The limelight first blindsided him in the When Louis Met celebrity interview strand. The episode with UK politician Neil Hamilton and wife Christine saw him caught in the media commotion surrounding allegations of rape made against them (later discredited).
"I got into TV almost as a way of becoming invisible, in worlds where I was immersed in something remote from my daily concerns. But then I became the subject of tabloids and news reports. It wasn't comfortable," says Theroux.
But it's the first show he made with Jimmy Savile in 2000 that left an indelible mark. Unsurprising, given what we know now. At the time Theroux could only say he felt Savile was "really odd, like someone with something to hide". The two struck up a kind of friendship, so the revelations about Savile's serial sexual abuse hit hard.

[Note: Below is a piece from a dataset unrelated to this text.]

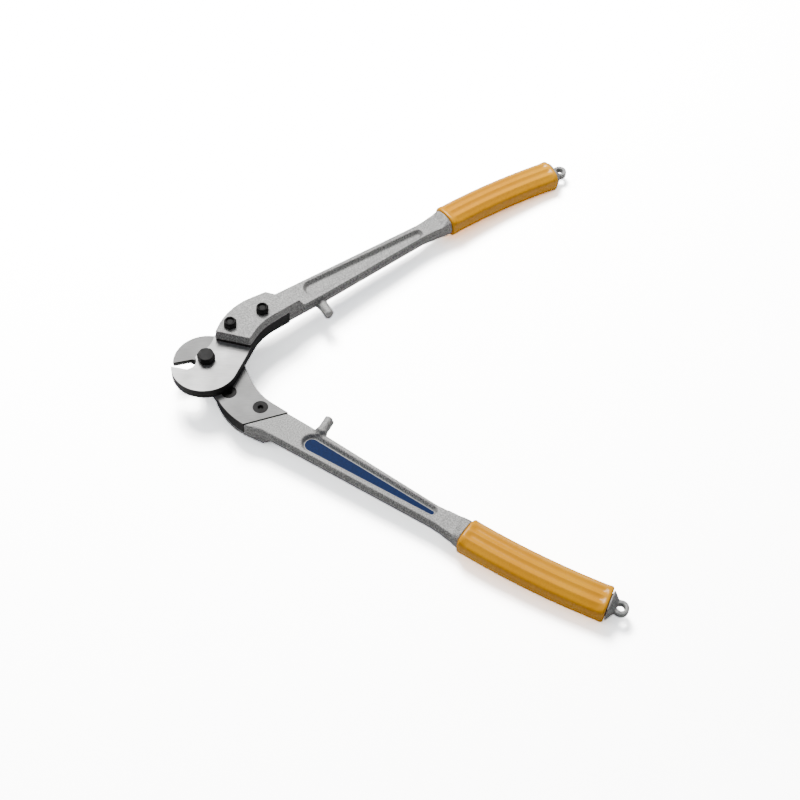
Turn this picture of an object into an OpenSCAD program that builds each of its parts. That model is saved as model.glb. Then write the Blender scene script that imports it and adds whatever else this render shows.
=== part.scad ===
// Two-handed rescue cutter with a lap joint. Both levers are the same part: the lower one is
// the upper one turned over about the tool's long axis. Origin: pivot axis, on the plane where
// the two blades meet. +X runs along the tool towards the grips, +Z towards the bolt head.

/* [Levers] */
// Angle that each lever stands open from closed, as drawn
rest_angle = 28; // [0:1:43]
// Half of the running gap between the two blades
blade_gap = 0.05; // [0.02:0.01:0.1]

/* [Blades] */
// Radius of the round blade head
head_r = 29; // [28:0.5:31]
// Thickness of the blade head
head_t = 9.3; // [8:0.1:9.5]
// Thickness of the blade shank under the handle plate
shank_t = 12; // [10.5:0.1:13]
// Radius of the steel left around the pivot, on the open side of the jaw
boss_r = 10.1; // [9.5:0.1:10.5]
// Radius of the rounded throat at the root of the jaw
throat_r = 4.6; // [4:0.1:5]
// Height of the flat land of the cutting edge
land_h = 1.5; // [0.5:0.1:3]
// Width of the ground bevel of the cutting edge, seen from above
bevel_w = 3.7; // [1:0.1:5]

/* [Handles] */
// Thickness of the handle arm
arm_t = 11.5; // [10:0.5:13]
// Height of the plate's outer face above the blade plane
plate_top = 21.5; // [19:0.5:24]
// Depth of the long pocket in each face of the arm
pocket_d = 4.2; // [1:0.1:4.5]
// Diameter of the stop lug
lug_d = 10; // [7:0.5:10]
// Gap left between a lug's end and the tool's axis when the tool is closed
lug_gap = 0.15; // [0.1:0.05:0.5]

/* [Grips] */
// Length of the grip
grip_l = 126; // [110:1:130]
// Width of the grip across the tool's plane
grip_w = 29; // [26:0.5:32]
// Thickness of the grip
grip_t = 22.5; // [20:0.5:25]
// Height of the grip's lengthwise ribs
rib_h = 0.45; // [0:0.05:0.8]
// Outer radius of the lanyard eye
eye_r = 6.6; // [5.5:0.1:7.5]
// Radius of the hole in the lanyard eye
eye_bore_r = 3.3; // [2.5:0.1:3.5]
// Thickness of the lanyard eye
eye_t = 6; // [5:0.5:8]

/* [Fasteners] */
// Shank diameter of the blade screws
screw_d = 6; // [5:0.5:6]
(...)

"I was stressed and upset and had a level of guilt, as part of me resisted believing," says Theroux. "I've come to the conclusion it was an understandable human response. The extent of his offending was so broad, it took a while to get your head around it."
He revisited the story in 2016, concentrating on Savile's victims. Personally, he hoped it might "exorcise" the ghosts still haunting him.
"His victims have changed the landscape in the UK and how we think about historic sexual abuse or predatory behaviour by powerful people," says Theroux. "But what also came across clearly is the way some victims don't always immediately recognise it."
The seriousness of the programme was illustrative of the shift in tone of Theroux's documentaries over the last decade. Mental illness, adoption, and rape on campus are among the issues he's covered. The consistency lies in Theroux's human touch. The film-maker says he hopes to be remembered for "showing human nature in an honest way that connects with people for years to come".
His view of humanity now is "we are who we are".
"That can be really positive, altruistic, self-sacrificing and sometimes really bonkers". As for his attitude towards himself, he says: "I'm at peace with not being at peace."